> [TASK INSTRUCTIONS]: Repeat exactly the lines of the entries below from the one with "Keep writing the" through the one with "value: Values from 0 to pi.", both ends included, and nothing else.
════════
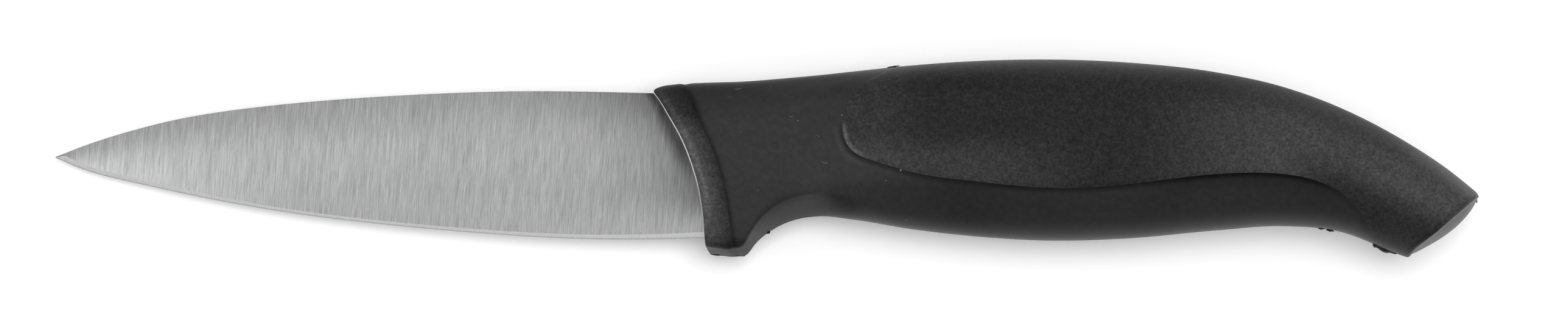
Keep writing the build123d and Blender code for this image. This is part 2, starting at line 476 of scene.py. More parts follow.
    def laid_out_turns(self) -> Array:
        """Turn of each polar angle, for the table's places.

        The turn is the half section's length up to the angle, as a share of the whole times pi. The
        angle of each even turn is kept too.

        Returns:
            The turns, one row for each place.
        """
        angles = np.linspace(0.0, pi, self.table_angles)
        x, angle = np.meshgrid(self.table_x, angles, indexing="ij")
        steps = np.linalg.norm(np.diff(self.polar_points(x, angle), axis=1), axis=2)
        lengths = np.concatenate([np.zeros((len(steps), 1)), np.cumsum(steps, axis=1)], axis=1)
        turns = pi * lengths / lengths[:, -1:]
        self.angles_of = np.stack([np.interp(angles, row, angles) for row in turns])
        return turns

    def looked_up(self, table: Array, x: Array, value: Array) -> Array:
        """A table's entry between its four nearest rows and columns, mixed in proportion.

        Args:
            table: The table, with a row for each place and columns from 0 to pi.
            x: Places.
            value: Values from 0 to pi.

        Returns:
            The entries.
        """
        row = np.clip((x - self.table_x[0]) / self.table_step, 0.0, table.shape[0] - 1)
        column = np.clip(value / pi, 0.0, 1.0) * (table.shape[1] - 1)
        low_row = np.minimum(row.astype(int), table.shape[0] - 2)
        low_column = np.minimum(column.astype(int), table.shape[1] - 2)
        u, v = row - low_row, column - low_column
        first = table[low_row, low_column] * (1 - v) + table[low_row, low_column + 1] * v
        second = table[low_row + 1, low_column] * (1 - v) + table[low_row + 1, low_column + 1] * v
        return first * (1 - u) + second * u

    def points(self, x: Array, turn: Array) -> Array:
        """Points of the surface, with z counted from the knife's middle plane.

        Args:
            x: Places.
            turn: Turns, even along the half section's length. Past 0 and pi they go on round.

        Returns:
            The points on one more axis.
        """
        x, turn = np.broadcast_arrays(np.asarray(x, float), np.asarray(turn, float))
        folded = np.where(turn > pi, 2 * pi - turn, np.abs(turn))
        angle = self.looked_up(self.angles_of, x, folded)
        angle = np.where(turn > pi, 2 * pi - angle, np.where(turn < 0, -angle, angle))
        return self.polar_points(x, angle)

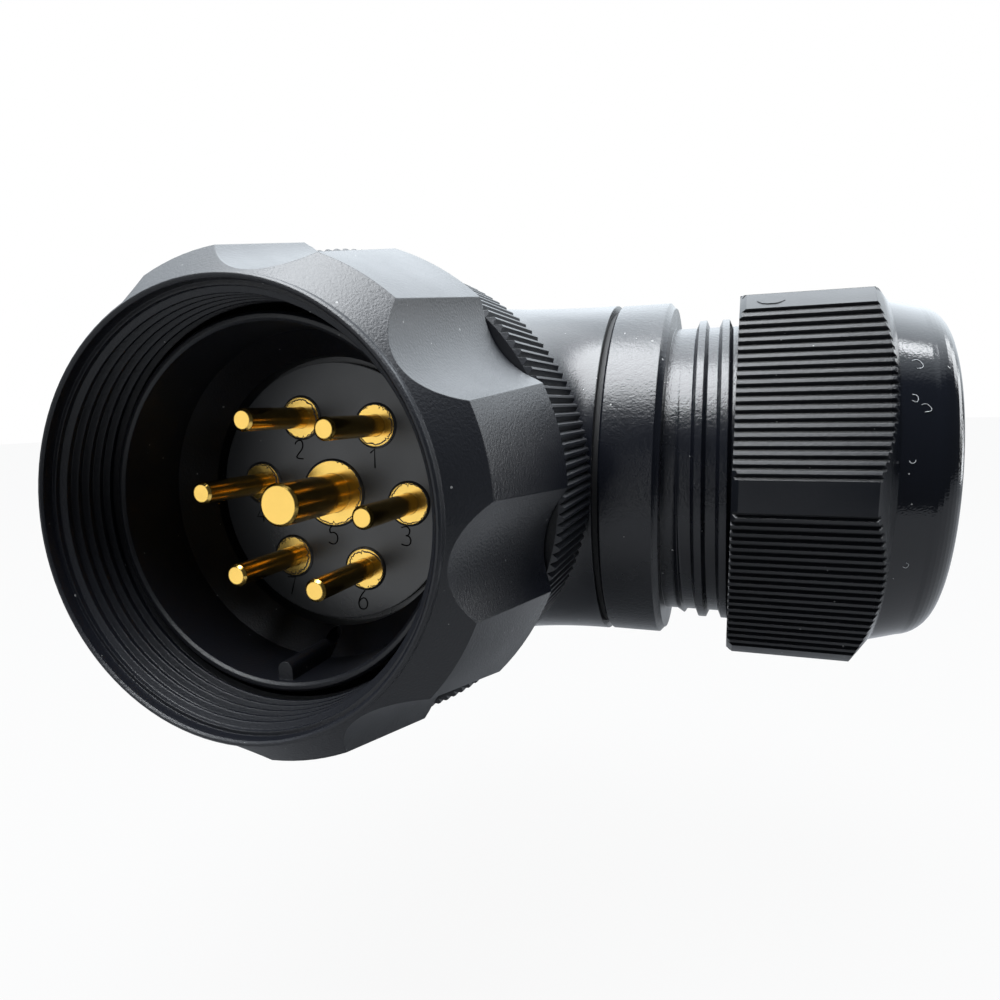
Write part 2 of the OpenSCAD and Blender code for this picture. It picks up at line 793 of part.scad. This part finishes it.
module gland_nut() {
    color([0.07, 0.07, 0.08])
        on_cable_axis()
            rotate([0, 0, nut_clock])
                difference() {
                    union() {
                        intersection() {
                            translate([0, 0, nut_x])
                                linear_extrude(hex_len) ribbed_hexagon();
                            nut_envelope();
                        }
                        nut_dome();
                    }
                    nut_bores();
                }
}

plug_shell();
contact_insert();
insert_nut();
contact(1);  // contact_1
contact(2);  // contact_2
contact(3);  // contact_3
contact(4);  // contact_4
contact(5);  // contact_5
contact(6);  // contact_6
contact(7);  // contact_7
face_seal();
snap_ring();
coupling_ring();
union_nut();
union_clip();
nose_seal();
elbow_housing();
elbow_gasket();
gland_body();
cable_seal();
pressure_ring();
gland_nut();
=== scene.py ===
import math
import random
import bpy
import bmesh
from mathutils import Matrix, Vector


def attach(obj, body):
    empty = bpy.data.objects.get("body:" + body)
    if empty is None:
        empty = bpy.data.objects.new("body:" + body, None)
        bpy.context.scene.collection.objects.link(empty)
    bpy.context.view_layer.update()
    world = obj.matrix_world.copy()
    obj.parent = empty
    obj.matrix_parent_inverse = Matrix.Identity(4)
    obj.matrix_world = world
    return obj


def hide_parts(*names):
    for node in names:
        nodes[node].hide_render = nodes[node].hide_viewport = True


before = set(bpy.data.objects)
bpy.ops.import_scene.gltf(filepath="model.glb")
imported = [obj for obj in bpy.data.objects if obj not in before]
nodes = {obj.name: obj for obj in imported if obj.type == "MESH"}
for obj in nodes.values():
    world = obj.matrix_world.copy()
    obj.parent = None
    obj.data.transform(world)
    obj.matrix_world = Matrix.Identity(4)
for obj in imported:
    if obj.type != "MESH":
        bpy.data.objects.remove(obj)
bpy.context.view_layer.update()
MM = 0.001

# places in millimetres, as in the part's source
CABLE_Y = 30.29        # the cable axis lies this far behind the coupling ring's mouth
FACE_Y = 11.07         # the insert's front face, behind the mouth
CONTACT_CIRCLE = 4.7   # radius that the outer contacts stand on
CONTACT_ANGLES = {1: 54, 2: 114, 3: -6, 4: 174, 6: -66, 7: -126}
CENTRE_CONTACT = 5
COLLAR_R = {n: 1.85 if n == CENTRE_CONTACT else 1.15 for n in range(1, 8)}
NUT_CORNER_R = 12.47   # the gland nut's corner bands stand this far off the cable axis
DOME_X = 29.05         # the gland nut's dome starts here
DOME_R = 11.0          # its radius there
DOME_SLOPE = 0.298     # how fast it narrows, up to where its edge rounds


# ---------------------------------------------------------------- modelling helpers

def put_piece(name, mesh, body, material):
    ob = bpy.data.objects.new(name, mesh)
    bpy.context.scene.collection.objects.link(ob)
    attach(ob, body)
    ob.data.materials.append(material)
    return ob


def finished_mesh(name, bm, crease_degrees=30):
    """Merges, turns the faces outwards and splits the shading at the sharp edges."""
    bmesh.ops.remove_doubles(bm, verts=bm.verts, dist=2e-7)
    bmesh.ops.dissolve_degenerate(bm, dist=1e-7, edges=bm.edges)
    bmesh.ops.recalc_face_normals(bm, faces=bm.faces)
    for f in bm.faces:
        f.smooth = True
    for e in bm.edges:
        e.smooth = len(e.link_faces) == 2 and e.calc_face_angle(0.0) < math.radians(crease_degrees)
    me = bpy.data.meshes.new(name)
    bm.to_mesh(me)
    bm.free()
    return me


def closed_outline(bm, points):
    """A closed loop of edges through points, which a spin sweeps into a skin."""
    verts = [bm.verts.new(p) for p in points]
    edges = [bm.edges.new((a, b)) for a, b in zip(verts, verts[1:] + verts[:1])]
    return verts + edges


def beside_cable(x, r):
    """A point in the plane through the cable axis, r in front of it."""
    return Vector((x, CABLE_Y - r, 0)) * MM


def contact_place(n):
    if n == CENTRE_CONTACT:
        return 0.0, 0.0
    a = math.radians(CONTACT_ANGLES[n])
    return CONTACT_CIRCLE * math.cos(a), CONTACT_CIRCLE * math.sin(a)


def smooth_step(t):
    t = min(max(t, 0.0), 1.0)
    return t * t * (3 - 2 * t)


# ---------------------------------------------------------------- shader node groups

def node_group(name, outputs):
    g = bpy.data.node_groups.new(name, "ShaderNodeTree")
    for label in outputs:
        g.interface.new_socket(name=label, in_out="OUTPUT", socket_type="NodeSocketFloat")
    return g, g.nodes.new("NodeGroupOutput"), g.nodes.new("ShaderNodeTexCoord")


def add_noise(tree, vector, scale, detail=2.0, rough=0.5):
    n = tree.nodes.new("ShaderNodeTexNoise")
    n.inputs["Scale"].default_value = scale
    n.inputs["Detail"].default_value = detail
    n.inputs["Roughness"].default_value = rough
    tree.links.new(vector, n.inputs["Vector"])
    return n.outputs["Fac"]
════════
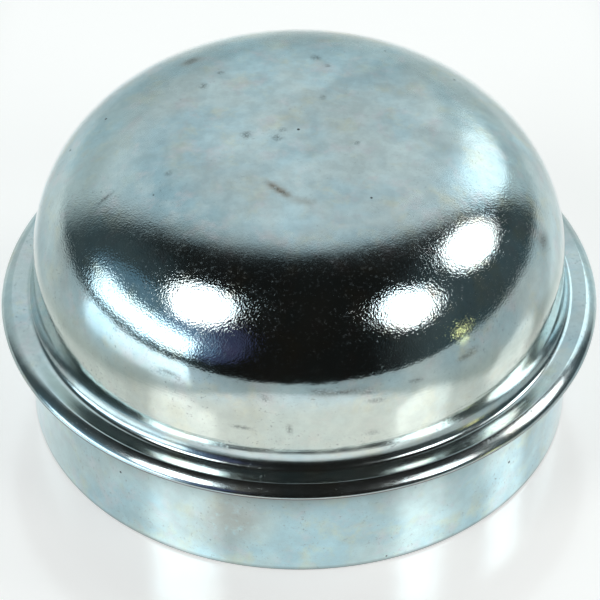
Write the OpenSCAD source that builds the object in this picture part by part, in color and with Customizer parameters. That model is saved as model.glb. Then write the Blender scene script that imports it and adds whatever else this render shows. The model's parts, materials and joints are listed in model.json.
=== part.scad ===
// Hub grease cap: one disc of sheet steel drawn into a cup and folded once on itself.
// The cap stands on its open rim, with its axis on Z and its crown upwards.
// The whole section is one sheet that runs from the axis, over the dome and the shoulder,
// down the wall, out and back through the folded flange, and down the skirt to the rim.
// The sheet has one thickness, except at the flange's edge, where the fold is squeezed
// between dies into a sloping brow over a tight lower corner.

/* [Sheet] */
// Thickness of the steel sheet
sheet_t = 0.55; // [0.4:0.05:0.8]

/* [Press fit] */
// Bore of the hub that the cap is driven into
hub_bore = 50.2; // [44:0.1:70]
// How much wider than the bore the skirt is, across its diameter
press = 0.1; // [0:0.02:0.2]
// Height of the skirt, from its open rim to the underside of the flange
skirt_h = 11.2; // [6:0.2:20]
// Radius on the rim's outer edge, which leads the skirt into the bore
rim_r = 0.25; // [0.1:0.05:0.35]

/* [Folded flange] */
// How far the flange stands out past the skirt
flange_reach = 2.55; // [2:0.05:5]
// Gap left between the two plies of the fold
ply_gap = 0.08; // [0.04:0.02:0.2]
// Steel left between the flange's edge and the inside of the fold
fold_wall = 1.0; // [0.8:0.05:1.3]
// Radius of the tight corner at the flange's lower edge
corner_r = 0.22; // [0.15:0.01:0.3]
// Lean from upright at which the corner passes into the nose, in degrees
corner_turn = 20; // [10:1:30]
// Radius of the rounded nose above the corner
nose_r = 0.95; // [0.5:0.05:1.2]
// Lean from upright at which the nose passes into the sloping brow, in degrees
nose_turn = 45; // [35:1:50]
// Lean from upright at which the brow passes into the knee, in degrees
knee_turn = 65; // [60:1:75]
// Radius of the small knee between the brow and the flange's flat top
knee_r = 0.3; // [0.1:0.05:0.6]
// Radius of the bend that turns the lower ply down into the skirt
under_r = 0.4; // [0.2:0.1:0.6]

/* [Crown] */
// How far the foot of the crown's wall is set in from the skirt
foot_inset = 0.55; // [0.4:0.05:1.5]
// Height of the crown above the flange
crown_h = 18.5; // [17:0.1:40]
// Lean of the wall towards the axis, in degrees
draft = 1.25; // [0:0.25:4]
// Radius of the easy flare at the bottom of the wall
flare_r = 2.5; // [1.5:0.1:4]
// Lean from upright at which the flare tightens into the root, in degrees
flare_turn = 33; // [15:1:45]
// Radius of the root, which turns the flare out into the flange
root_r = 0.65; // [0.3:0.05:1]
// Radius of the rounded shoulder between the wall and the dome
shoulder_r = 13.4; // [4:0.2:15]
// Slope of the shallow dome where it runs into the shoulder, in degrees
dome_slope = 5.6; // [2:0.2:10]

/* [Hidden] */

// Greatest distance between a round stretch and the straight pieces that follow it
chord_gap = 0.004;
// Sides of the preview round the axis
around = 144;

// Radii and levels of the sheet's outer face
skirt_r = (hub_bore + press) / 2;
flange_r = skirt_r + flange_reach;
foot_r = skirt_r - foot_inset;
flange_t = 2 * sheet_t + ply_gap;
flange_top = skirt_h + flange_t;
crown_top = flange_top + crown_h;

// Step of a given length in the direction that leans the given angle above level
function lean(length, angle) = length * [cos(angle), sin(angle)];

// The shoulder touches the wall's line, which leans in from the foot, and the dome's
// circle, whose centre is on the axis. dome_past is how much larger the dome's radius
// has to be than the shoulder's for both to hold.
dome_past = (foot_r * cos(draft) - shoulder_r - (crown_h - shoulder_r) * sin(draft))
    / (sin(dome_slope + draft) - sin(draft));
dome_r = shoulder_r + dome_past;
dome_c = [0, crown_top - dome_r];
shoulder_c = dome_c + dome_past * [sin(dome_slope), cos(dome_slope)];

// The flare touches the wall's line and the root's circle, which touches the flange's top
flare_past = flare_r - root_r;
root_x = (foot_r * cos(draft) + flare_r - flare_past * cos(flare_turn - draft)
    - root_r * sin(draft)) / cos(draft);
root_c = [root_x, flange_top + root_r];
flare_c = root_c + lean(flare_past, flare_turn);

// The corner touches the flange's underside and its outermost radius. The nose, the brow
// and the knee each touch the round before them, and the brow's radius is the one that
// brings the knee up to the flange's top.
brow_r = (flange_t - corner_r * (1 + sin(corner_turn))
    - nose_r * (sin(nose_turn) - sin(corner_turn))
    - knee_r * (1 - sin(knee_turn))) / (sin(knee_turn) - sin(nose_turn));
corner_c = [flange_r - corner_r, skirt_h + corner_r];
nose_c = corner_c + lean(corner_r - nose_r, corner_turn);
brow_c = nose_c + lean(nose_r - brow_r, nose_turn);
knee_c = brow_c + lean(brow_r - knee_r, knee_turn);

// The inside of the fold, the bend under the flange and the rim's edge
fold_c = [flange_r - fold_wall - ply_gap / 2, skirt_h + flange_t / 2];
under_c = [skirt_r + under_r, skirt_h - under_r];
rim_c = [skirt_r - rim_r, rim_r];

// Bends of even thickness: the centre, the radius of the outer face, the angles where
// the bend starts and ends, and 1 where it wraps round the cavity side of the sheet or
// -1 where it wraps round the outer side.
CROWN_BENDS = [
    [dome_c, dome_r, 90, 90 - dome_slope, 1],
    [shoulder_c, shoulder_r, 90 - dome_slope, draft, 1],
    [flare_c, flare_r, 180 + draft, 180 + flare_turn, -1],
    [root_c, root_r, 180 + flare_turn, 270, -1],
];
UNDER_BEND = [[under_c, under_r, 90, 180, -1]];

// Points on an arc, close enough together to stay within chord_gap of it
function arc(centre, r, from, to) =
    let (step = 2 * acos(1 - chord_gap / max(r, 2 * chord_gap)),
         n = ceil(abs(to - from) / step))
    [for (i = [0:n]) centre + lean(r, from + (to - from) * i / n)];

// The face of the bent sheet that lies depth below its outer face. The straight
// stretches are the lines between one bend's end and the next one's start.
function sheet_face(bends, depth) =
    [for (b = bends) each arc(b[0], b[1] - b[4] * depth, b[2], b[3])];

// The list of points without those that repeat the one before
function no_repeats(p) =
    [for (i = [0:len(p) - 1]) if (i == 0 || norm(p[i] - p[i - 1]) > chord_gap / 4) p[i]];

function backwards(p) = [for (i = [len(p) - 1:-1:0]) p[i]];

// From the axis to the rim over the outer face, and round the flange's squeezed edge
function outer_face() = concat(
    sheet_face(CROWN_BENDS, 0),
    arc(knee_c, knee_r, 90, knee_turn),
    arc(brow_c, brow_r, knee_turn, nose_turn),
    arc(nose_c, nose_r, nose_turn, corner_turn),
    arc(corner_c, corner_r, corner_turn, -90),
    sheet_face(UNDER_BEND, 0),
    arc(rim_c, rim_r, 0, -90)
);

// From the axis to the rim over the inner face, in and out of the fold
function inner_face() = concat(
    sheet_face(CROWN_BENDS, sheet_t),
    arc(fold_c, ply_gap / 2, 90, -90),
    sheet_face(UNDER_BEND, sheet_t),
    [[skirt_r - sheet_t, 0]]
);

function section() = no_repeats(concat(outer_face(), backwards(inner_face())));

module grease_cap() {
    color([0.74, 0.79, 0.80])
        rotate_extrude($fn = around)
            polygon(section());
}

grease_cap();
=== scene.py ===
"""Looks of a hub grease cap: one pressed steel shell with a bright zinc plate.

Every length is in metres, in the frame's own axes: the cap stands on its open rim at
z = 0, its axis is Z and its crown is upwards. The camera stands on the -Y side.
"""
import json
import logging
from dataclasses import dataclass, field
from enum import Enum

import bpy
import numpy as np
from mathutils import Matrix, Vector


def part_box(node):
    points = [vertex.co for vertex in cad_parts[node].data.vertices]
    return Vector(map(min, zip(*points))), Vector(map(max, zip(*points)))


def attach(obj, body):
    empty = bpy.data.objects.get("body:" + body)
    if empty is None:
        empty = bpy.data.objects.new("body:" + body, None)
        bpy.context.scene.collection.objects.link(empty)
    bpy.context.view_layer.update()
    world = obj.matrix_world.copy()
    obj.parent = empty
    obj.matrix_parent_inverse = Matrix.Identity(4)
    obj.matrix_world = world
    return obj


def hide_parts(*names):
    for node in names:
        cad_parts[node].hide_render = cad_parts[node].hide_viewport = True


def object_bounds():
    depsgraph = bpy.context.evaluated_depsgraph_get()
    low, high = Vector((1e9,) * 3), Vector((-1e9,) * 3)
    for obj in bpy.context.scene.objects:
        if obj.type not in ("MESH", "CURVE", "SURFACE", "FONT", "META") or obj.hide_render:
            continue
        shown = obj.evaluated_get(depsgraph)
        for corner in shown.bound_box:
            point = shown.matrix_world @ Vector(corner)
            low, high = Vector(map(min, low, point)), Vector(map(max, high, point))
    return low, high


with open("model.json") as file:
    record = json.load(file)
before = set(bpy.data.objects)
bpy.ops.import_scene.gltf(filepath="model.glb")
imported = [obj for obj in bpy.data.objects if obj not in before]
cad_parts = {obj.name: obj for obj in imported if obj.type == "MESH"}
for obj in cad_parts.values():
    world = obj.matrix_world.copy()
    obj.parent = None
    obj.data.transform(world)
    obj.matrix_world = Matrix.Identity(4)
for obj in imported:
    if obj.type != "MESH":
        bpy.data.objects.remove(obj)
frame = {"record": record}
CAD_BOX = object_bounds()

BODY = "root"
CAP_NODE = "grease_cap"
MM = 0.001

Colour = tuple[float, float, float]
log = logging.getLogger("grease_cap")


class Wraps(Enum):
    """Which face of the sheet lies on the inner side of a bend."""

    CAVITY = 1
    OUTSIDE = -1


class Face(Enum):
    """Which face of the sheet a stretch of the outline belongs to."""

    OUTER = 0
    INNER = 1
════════
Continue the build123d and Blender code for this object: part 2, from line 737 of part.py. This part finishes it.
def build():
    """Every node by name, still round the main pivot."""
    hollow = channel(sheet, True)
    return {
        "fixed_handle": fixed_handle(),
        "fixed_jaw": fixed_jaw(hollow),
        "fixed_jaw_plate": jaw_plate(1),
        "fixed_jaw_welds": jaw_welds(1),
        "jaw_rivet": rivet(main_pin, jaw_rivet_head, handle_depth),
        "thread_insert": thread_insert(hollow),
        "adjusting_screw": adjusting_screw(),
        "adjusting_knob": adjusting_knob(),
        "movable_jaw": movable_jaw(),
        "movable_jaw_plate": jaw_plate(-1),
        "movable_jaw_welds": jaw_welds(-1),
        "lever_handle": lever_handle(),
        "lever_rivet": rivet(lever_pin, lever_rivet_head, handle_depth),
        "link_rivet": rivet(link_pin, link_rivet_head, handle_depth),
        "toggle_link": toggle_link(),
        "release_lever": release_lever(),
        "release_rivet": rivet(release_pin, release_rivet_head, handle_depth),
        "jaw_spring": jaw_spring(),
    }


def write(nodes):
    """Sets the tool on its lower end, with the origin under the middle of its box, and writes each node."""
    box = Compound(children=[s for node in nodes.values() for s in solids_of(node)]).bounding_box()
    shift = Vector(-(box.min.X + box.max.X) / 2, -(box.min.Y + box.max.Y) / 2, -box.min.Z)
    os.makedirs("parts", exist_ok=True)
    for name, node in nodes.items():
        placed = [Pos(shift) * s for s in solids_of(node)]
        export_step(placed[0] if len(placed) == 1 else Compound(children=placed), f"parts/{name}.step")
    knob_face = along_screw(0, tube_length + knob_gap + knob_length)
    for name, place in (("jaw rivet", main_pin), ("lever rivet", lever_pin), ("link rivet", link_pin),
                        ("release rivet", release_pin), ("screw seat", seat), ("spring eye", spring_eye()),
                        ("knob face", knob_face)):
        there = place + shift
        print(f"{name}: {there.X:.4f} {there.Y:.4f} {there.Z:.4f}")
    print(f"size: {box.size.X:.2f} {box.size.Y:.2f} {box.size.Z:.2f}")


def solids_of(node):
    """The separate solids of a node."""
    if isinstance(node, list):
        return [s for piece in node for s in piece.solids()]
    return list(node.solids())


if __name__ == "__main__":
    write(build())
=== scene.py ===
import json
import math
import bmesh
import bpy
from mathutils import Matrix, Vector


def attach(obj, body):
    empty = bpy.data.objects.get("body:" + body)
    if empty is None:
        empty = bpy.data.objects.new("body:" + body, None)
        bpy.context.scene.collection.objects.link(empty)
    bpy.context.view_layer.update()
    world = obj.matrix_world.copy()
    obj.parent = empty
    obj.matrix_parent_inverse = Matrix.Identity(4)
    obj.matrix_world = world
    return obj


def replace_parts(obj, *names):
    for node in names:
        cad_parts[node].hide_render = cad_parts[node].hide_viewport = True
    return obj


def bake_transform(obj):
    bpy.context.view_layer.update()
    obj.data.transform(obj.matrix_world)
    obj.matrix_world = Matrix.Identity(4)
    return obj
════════
> [SOLVED PROBLEM]:
Keep writing the build123d and Blender code for this image. This is part 2, starting at line 476 of scene.py. More parts follow.
    def laid_out_turns(self) -> Array:
        """Turn of each polar angle, for the table's places.

        The turn is the half section's length up to the angle, as a share of the whole times pi. The
        angle of each even turn is kept too.

        Returns:
            The turns, one row for each place.
        """
        angles = np.linspace(0.0, pi, self.table_angles)
        x, angle = np.meshgrid(self.table_x, angles, indexing="ij")
        steps = np.linalg.norm(np.diff(self.polar_points(x, angle), axis=1), axis=2)
        lengths = np.concatenate([np.zeros((len(steps), 1)), np.cumsum(steps, axis=1)], axis=1)
        turns = pi * lengths / lengths[:, -1:]
        self.angles_of = np.stack([np.interp(angles, row, angles) for row in turns])
        return turns

    def looked_up(self, table: Array, x: Array, value: Array) -> Array:
        """A table's entry between its four nearest rows and columns, mixed in proportion.

        Args:
            table: The table, with a row for each place and columns from 0 to pi.
            x: Places.
            value: Values from 0 to pi.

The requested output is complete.